I worked on it when I got home and wound up cracking the tip section.  The two sections were still stuck together.  After few minutes on the Jackite website, a new tip section and the next larger section were on order.  I received a shipping notice the next day. The cost was reasonable.  It was definitely less expensive than replacing the entire pole.  A couple of days later, the parts arrived and the pole is ready to head out into the field again.

Thanks to the good folks at Jackite, I’m back in business.  I’ll try to be more careful next time.

72, Craig WB3GCK

Disclaimer:  I have no interests, financial or otherwise, in Jackite.  I’m just a happy customer.

Jackite Pole Hacks

I’m a big fan of the Jackite fiberglass poles for portable antenna supports. I have two of them have have seen a lot of use over the years. Here are a couple of quick and simple hacks that improve (in my opinion) on an already great product.

Keeping the Cap From Falling Off

While the overall quality of Jackite’s products is excellent, there is one thing that I find annoying — the caps have a tendency to fall off when transporting the pole. To overcome this, I attached a velcro strap to the cap (Figure 1). The Velcro is something I had on hand in my junkbox. It’s about 8 inches long by 1 inch wide. I used a #4 machine screw with some flat washers, a lock washer and a nut (Figure 2). I used an awl and a small phillips screw driver to make the hole in the cap. I then attached two Velcro strips (the fuzzy part) on either side of the pole (Figure 3). When transporting the pole, just secure the Velcro straps (Figure 4) and you’re good-to-go.

Figure 1
Figure 1
Figure 2
Figure 2
Figure 3
Figure 3
Figure 4
Figure 4

Easy Extension

This quick mod might seem kinda pointless to some users. In fact, I hesitated about writing it up. Anyway, you be the judge:

Figure 5
Figure 5

In cases when I need to bungee or strap the pole to a fixed support, I would first need to extend the top-most section first.
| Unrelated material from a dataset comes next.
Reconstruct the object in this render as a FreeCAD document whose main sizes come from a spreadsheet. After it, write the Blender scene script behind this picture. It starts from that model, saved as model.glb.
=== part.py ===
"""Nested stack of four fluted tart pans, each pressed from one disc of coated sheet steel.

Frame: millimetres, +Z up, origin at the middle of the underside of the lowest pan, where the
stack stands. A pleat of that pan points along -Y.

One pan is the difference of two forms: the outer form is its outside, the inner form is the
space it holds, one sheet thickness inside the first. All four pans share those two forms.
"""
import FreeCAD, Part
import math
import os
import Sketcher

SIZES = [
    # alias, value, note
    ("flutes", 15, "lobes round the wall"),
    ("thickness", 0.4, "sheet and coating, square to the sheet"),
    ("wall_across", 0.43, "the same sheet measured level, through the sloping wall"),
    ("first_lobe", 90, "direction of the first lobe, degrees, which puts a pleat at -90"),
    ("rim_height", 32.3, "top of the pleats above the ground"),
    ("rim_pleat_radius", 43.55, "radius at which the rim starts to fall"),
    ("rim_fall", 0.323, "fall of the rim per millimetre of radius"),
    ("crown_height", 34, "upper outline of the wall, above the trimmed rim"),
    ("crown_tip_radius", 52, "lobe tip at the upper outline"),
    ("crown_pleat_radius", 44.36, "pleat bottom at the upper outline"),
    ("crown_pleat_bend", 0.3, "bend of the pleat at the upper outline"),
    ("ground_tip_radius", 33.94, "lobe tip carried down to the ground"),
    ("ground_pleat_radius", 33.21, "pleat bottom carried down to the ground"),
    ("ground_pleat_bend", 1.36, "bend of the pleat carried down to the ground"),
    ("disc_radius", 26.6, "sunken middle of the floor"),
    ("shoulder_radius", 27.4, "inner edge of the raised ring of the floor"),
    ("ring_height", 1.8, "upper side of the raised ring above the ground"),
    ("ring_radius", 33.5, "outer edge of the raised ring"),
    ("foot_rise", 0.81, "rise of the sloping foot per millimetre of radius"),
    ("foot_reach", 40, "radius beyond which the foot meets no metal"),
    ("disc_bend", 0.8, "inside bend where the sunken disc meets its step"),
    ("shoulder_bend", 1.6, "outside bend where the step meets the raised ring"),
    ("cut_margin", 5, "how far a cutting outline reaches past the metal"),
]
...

This is because the top section sits down inside the other sections when collapsed. What I did was attach a key ring (aka split ring) to the eyelet on the top section (Figure 5). The ring I used is approximately 7/8-inch in diameter. So, I can strap the collapsed pole to a support, remove the cap, reach in and use the ring to pull the top section out (Figure 6).

Figure 6
Figure 6

Again, you might not see the value in this one, but I find it helpful.

73, Craig WB3GCK

Guy Ring for a 31-ft Jackite Pole

Here’s a neat idea I “borrowed” from my QRP buddy, Ed Breneiser WA3WSJ. When I need my Jackite pole to be self-supporting and I don’t have to carry stuff very far, I usually opt for my Jackite ground mount stake. It’s quick and effective but too heavy to carry on a hike. Not to mention the need for a hammer (or large rock) to drive it into the ground. So, in situations where the ground mount is impractical, I use a set of guy lines to hold the pole up. Here’s a simple way that Ed came up with for securing the guy lines to a 31-foot Jackite pole.

It’s pretty simple to build one of these…
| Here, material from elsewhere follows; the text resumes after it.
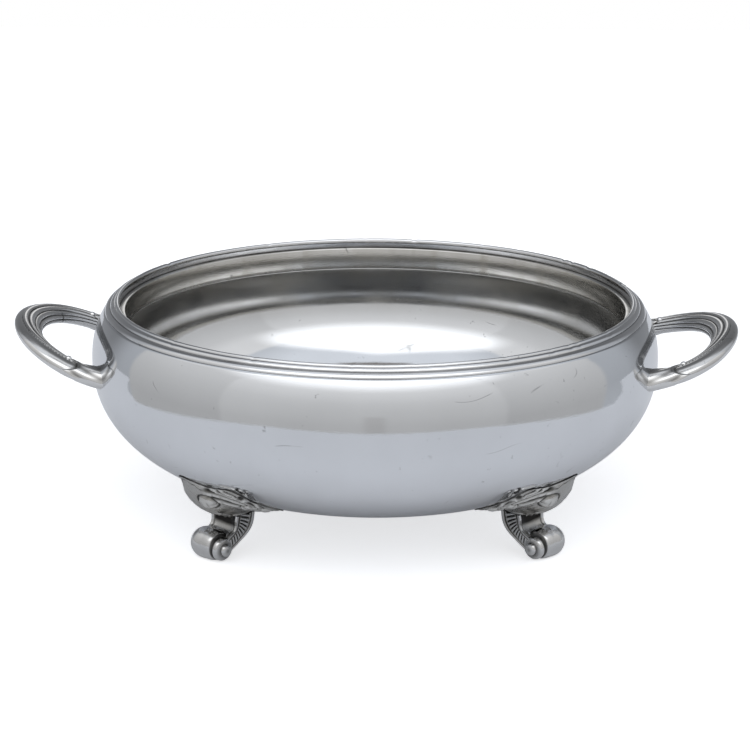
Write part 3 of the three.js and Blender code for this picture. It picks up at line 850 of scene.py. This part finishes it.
# The ring and the knob at the bolster's end: distance from the neck, radius and grime
SCROLL_END = [
    (0.02, 3.6, 0.7), (0.10, 3.55, 0.7), (0.2, 3.75, 0.25), (0.45, 3.9, 0.0), (1.2, 3.98, 0.0),
    (1.95, 3.9, 0.0), (2.35, 3.65, 0.0), (2.6, 3.2, 0.2), (2.65, 2.0, 0.7), (2.75, 1.9, 0.7),
    (2.85, 2.05, 0.15), (3.1, 2.15, 0.0), (3.7, 2.1, 0.0), (4.1, 1.85, 0.0), (4.35, 1.3, 0.0),
    (4.42, 0.7, 0.15), (4.36, 0.4, 0.4), (4.36, 0.05, 0.4),
]

# The shank's middle line as a cubic curve: outwards from the bolster's axis, up from the table
SHANK_PATH = [(-9.85, FOOT_TOP + 2), (-10.0, 8.9), (-6.1, 7.3), (0.0, 4.3)]
SHANK_WIDTH, SHANK_DEPTH = (13.0, 12.2), (7.9, 4.6)
MILLED_ROWS, MILLED_DEPTH, BORDER_DEPTH = 13, 0.8, 0.25
RIB_HEIGHT, RIB_PITCH = 0.125, 2.4

# The hollow panel: its margin, its depth and how much deeper it is at the top, and its outline
PANEL_MARGIN, PANEL_DEPTH, PANEL_TOP_DEPTH, PANEL_CREASE = 1.4, 1.1, 0.9, 0.3


def make_scroll(ball_side):
    """The bolster, as a skin turned about the foot's Y axis.

    The end on ball_side, which faces the nearer handle, is a plain ball. The other end steps
    down to a ring and a knob.
    """
    stepped = []
    for i in range(19):
        s = i / 18
        r = lerp(NECK_R, SCROLL_R, math.sqrt(max(0.0, 1 - s**2.1)))
        stepped.append((NECK_Y * s, r, 0.8 * smoothstep(0.95, 1.0, s), 0.0))
    stepped += [(NECK_Y + y, r, g, END_DROP) for y, r, g in SCROLL_END]
    rounded = []
    for i in range(9):
        s = i / 8
        rounded.append((BALL_Y * s, lerp(SCROLL_R, BALL_R, smoothstep(0, 1, s)), 0.0, 0.0))
    for i in range(1, 25):
        a = math.radians(3.6 * i)
        rounded.append((BALL_Y + BALL_R * math.sin(a), BALL_R * math.cos(a) ** 0.9, 0.0, 0.0))
    rounded.append((BALL_Y + BALL_R, 0.05, 0.0, 0.0))
    low, high = (rounded, stepped) if ball_side < 0 else (stepped, rounded)
    profile = [(-y, r, g, drop) for y, r, g, drop in low[::-1]] + high[1:]
    rings, shades = [], []
    for y, r, g, drop in profile:
        ring = []
        for i in range(SCROLL_SIDES):
            a = 2 * math.pi * i / SCROLL_SIDES
            z = SCROLL_R - FLAT - drop + min(r, BALL_HALF_HEIGHT) * math.cos(a)
            ring.append(Vector((r * math.sin(a), y, max(z, 0.0))))
        rings.append(ring)
        shades.append([(g, 0.15 + 0.2 * g)] * SCROLL_SIDES)
    return skinned(rings, shades)


def bezier(p0, p1, p2, p3, t):
    """The place and the direction at t of a cubic curve."""
    s = 1 - t
    place = p0 * s**3 + p1 * 3 * s * s * t + p2 * 3 * s * t * t + p3 * t**3
    along = (p1 - p0) * 3 * s * s + (p2 - p1) * 6 * s * t + (p3 - p2) * 3 * t * t
    return place, along.normalized()


def make_shank():
    """The shank, with ribs at the back, milled sides, and a hollow panel on the outer face."""
    path = [Vector((x, 0, z)) for x, z in SHANK_PATH]
    steps = 110
    side_n, front_n = 34, 44
    rings, shades = [], []
    for k in range(steps + 1):
        t = k / steps
        place, along = bezier(*path, t)
        front = Vector((-along.z, 0, along.x))
        w = lerp(*SHANK_WIDTH, t) / 2
        d = lerp(*SHANK_DEPTH, smoothstep(0.2, 0.65, t)) / 2
        panel = w - PANEL_MARGIN
        deepest = (PANEL_DEPTH + PANEL_TOP_DEPTH * (1 - t)) * (1 - t)
        shadow = max(smoothstep(0.58, 0.34, t), 0.3 * smoothstep(0.8, 0.6, t))
        ring, shade = [], []

        def put(x, y, dirt):
            p = place + front * y + Vector((0, x, 0))
            ring.append(Vector((p.x, p.y, min(max(p.z, 0.0), FOOT_TOP))))
            shade.append((dirt, 0.2 + 0.3 * dirt))

        def milled(v):
            """Cut and grime of slanting lobes down the side, between two plain borders."""
            slope = t * MILLED_ROWS + 0.6 * v
            lobe = math.sin(math.pi * (slope % 1.0)) ** 0.6
            inside = smoothstep(0.62, 0.42, abs(v))
            border = bell(abs(v) - 0.66, 0.1)
            cut = MILLED_DEPTH * inside * (1 - lobe) + BORDER_DEPTH * border
            return cut, max(inside * smoothstep(0.9, 0.35, lobe), border)

        for i in range(front_n):
            x = lerp(-w, w, i / front_n)
            ribs = RIB_HEIGHT * math.sin(x * RIB_PITCH) ** 2
            put(x, -d - ribs, 0.2)
        for i in range(side_n):
            v = 2 * i / side_n - 1
            cut, dirt = milled(v)
            put(w - cut, lerp(-d, d, i / side_n), dirt)
        for i in range(front_n):
            x = lerp(w, -w, i / front_n)
            depth = abs(x) / panel
            hollow = deepest * max(1 - depth**4, 0.0)
            crease = bell(abs(x) - panel, 0.32)
            dirt = max(0.85 * crease, shadow * (depth < 1))
            put(x, d - hollow - PANEL_CREASE * crease, dirt)
        for i in range(side_n):
            v = 2 * i / side_n - 1
            cut, dirt = milled(-v)
            put(-w + cut, lerp(d, -d, i / side_n), dirt)
        rings.append(ring)
        shades.append(shade)
    return skinned(rings, shades)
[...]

Pick up a 2-inch, Schedule 40, PVC end-cap at your local hardware store. You’ll also need some nylon line. I used some 1/8-inch braided nylon rope from my local Walmart store.

  • Drill a 1.75-inch hole in the top, using a hole saw attached to your drill. When slid over the Jackite pole, the guy ring should rest on top of the bottom (largest) section of the pole.
  • Drill three evenly spaced holes around the outside of the end cap. Use a drill size just large enough to accept the size of line you are using.
  • Drill a second hole about 0.5 inch to the left of each of the three original holes. So, you should wind up with 3 pairs of holes around the end cap.
  • Cut three pieces of line. I made each of mine about 9 feet long.
    Thread the line through the end cap holes, as shown in the pictures, and secure the end with a knot.
  • For the other end of each line, I tied a taut line hitch. This allows you to adjust the tension on each guy line.
PVC end-cap drilled out
PVC end-cap drilled out

My completed guying kit consists of the guy ring with the lines attached and four small plastic tent stakes. Everything fits nicely in a zip-lock bag. (I sometimes throw a lightweight, plastic mallet/stake puller in my backpack to drive in the stakes.) To use it, I drive in one of the tent stakes where the pole will go and three equally spaced tent stakes around it. Put these three tent stakes about 5 or 6 feet away from the center stake. Take the bottom cap off of your pole and place the pole over the center tent stake. The center tent stake should prevent the bottom of the pole from kicking out. Attach the guy lines to the three outer tent stakes and adjust the taut line hitches for the proper tension. That’s all there is to it.

Attaching the guy lines
Attaching the guy lines
Completed guy ring
Completed guy ring

I also built one of these for my 28-foot Jackite pole. For this pole, I used a 1.5-inch end cap. I used a 1.5-inch hole saw to make the large hole. The hole was a bit too small, so I did some filing on it to get the proper fit. The final hole size is approximately 1.6 inches. Again, the guy ring should rest on top of the bottom section. Everything else is the same as for the 31-foot pole.

Thanks again to WA3WSJ for sharing this idea with me.